Petition: Lord, grant me the grace of tenacity in following you.
1. Who Is This Man? "If any one comes to me without hating his father and mother, wife and children, brothers and sisters, and even his own life, he cannot be my disciple." The first question most likely to come to anyone's mind after hearing this demand is, "Who does this man think he is?" Who can claim an allegiance higher than the love we have for our parents, our spouses or our children? No one aspiring simply to be a moral teacher could exact such adherence. Actually, no human authority could legitimately require it. Only when we understand who it is who makes these demands do they make sense (Benedict XVI, Jesus of Nazareth, Chapter 5). In another passage, Jesus said, "If you knew the gift of God, and who it is that is saying to you, 'Give me a drink,' you would have asked him, and he would have given you living water" (John 4:10). "If you knew." The central question of the Gospel is the identity of Christ. Only when we recognize him as the Son of the Living God does everything else begin to make sense (Ibid.).
2. Carrying the Cross Christ doesn't stop there. In addition to asking for a love greater than the love we have for those closest to us, he asks us to take up our cross to follow him. It seems contradictory that someone who is looking for our love would want us to suffer because of it. "Don't you love me?" might be our protest. His reply would be, "No one has greater love than this, to lay down one´s life for one´s friends" (John 15:13). Christ loved us first by offering himself for our salvation (cf. 1 John 4:9-10). In order to participate in the love he offers us, we must share in his charity for our brothers and sisters: "If we love one another, God lives in us, and his love is perfected in us" (1 John 4:12). However, for that love to be real, we have to be willing to put others first and to forget self. That requires sacrifice - carrying the cross.
3. Finish the Job "Which of you wishing to construct a tower does not first sit down and calculate the cost.?" Christ is very realistic in his understanding of human nature. It's not enough to decide to do something; it's not enough to say you want to do it; you have to put in place the means to do it and then follow through. "Not everyone who says to me, 'Lord, Lord,' will enter the kingdom of heaven, but only the one who does the will of my Father in heaven" (Matthew 7:21). Perseverance in doing God's will is a gift of grace for which we must ask. The saints, especially the martyrs, give wonderful examples of fidelity to the end.
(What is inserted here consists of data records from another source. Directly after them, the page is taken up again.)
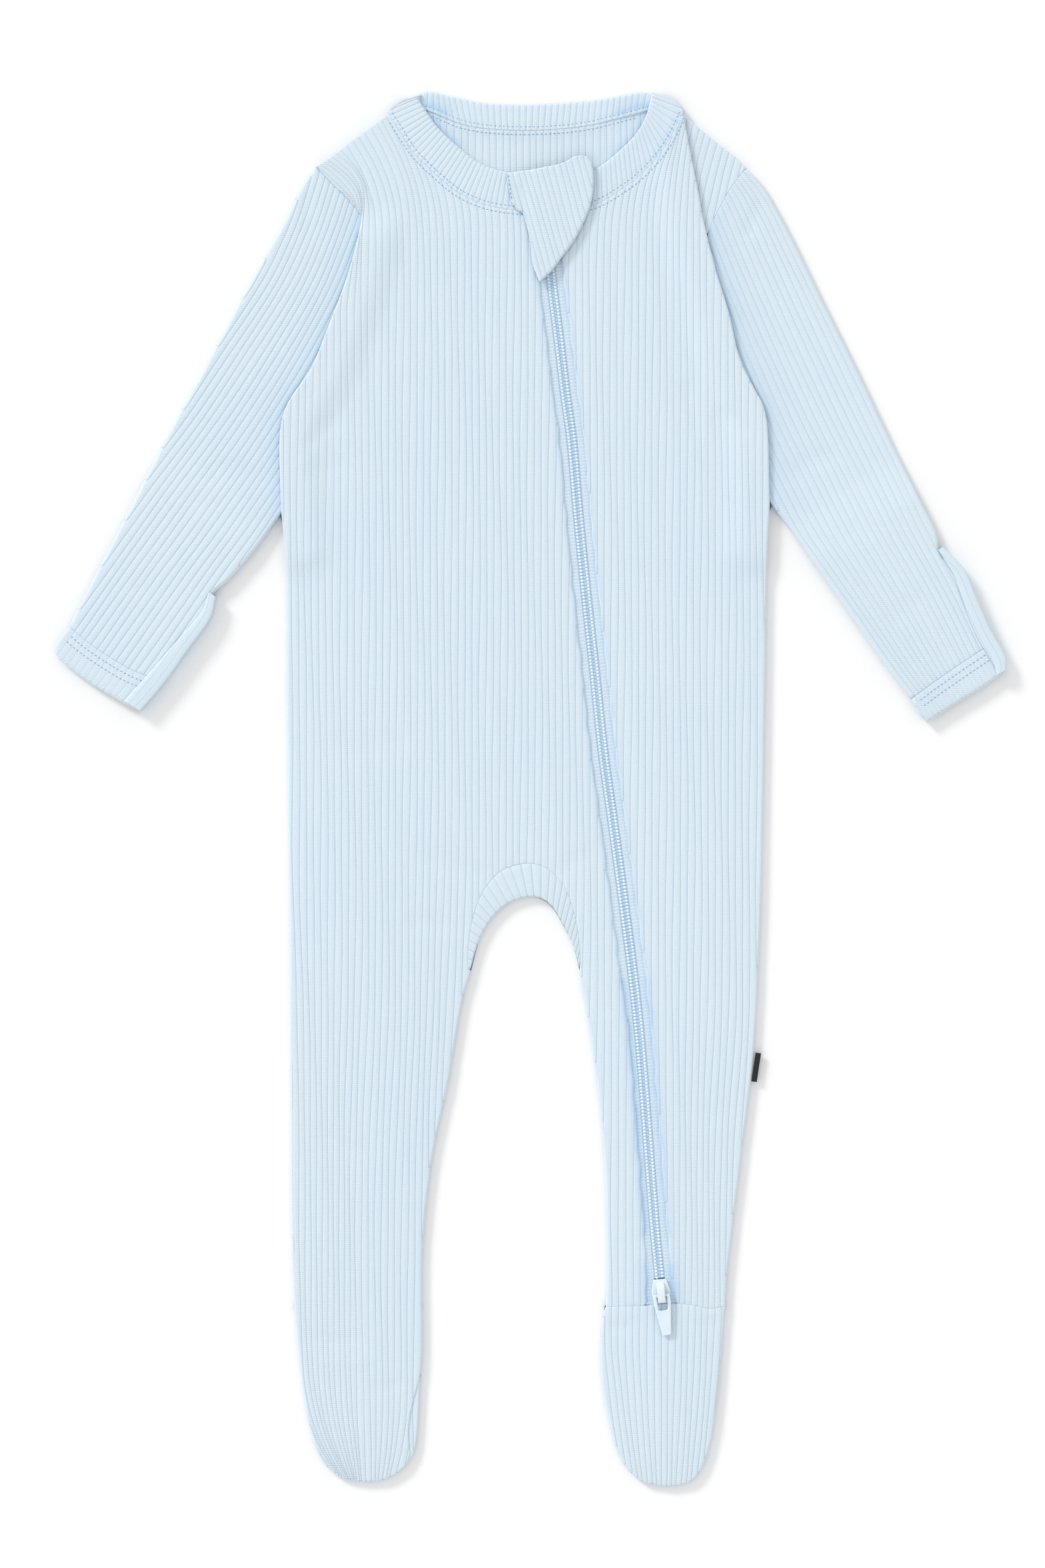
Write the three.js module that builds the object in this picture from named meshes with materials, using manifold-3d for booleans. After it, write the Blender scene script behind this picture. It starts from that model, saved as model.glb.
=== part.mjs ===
// A footed baby sleepsuit in rib knit, laid flat on its back, in millimetres.
// +Y runs to the neck, +X to the wearer's left and +Z up from the surface it lies on.
import * as THREE from 'three';
import { mergeVertices } from 'three/addons/utils/BufferGeometryUtils.js';
import Module from 'manifold-3d';

const wasm = await Module();
wasm.setup();

// Cloth and seams
const wall = 1.2; // thickness of one layer
const seamGap = 0.3; // between two pieces at a seam
const ribPitch = 2.9;
const ribHeight = 0.3;
const grooveShare = 0.14; // of the pitch, from a groove's middle to the crest's edge
const bandWall = 1.8; // the neck band is folded double
const guardWall = 1.5; // so is the zip guard
const frontLevel = wall + seamGap; // underside of the front layer at its edges
const frontLoft = 0.7; // the front rises by this much away from its edges
const loftReach = 14;
const foldLift = 2.1; // the body lies this much higher where it folds over a sleeve
const foldFlat = 9; // width of the lifted strip
const foldSlope = 22; // where the lift ends, from the fold
const liftEnds = [86, 100]; // the lift fades out between these two heights of Y
const zipHold = 0.7; // share of the loft that the flat zip takes away beside it
const zipReach = 8;
const sleeveSlit = 0.35; // hollow between a sleeve's two layers
const sleeveRim = 1.5; // width of a sleeve's closed edge
const mittenWall = 1.0;
const tuckWidth = 5; // cloth hidden under a fold
const outlineSlack = 0.06; // an outline leaves out points that lie this close to a straight line
const plainEvery = 9; // the inside of a ribbed sheet has one column for so many outer ones
const allHeights = [-1, 20]; // a block between these passes through every layer

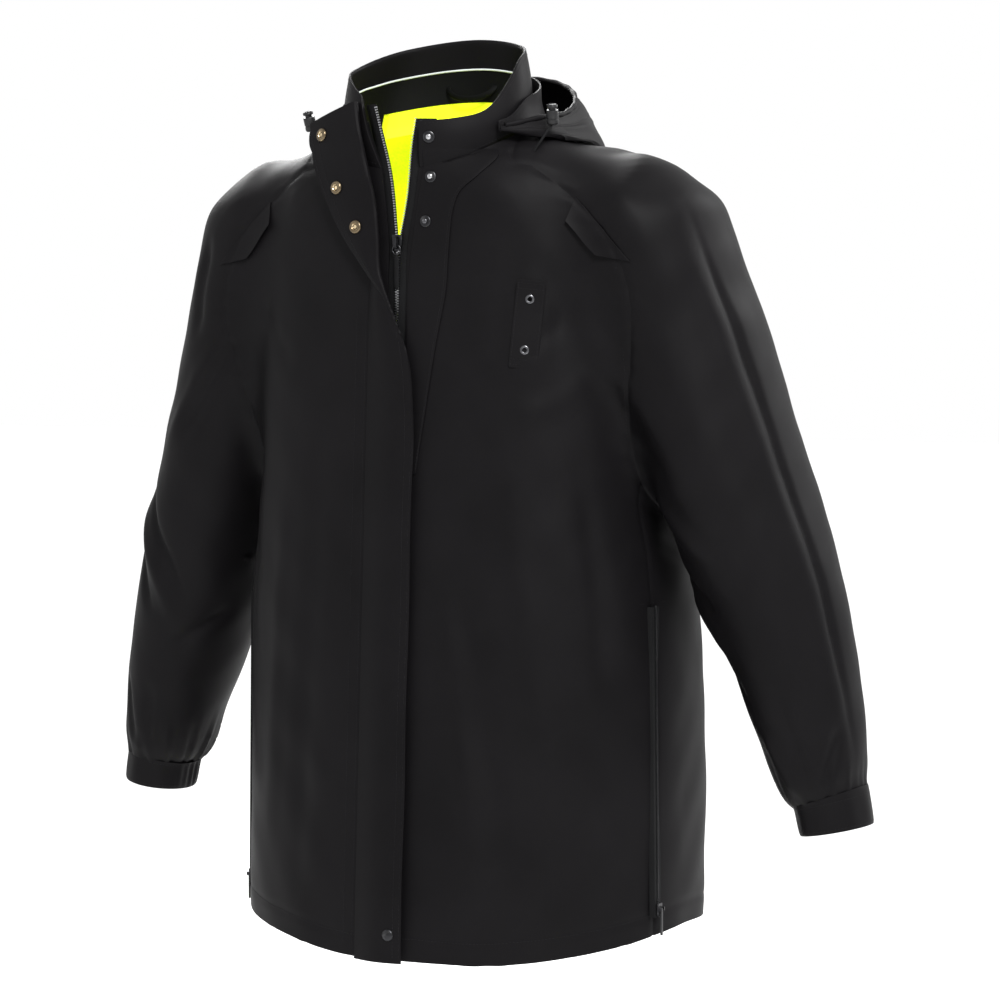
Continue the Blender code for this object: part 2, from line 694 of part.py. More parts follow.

In a letter to Queen Elizabeth and her council, Edmund Campion, SJ, knowing that he would eventually be captured and executed, wrote: "And touching our Society, be it known to you that we have made a league. cheerfully to carry the cross you shall lay upon us, and never to despair your recovery, while we have a man left to enjoy your Tyburn, or to be racked with your torments, or consumed with your prisons. The expense is reckoned, the enterprise is begun; it is of God, it cannot be withstood. So the Faith was planted: so it must be restored" (Campion's Brag, 9).
Conversation with Christ: Lord Jesus, help me to be consistent in my prayer, consistent in fulfilling my duties, consistent in charity. Let my resolutions become actions and my actions become habit. I realize that this won't be easy, but I have confidence in the assistance of your grace.
Resolution: Lord Jesus, let me follow through with one resolution for the remainder of this week.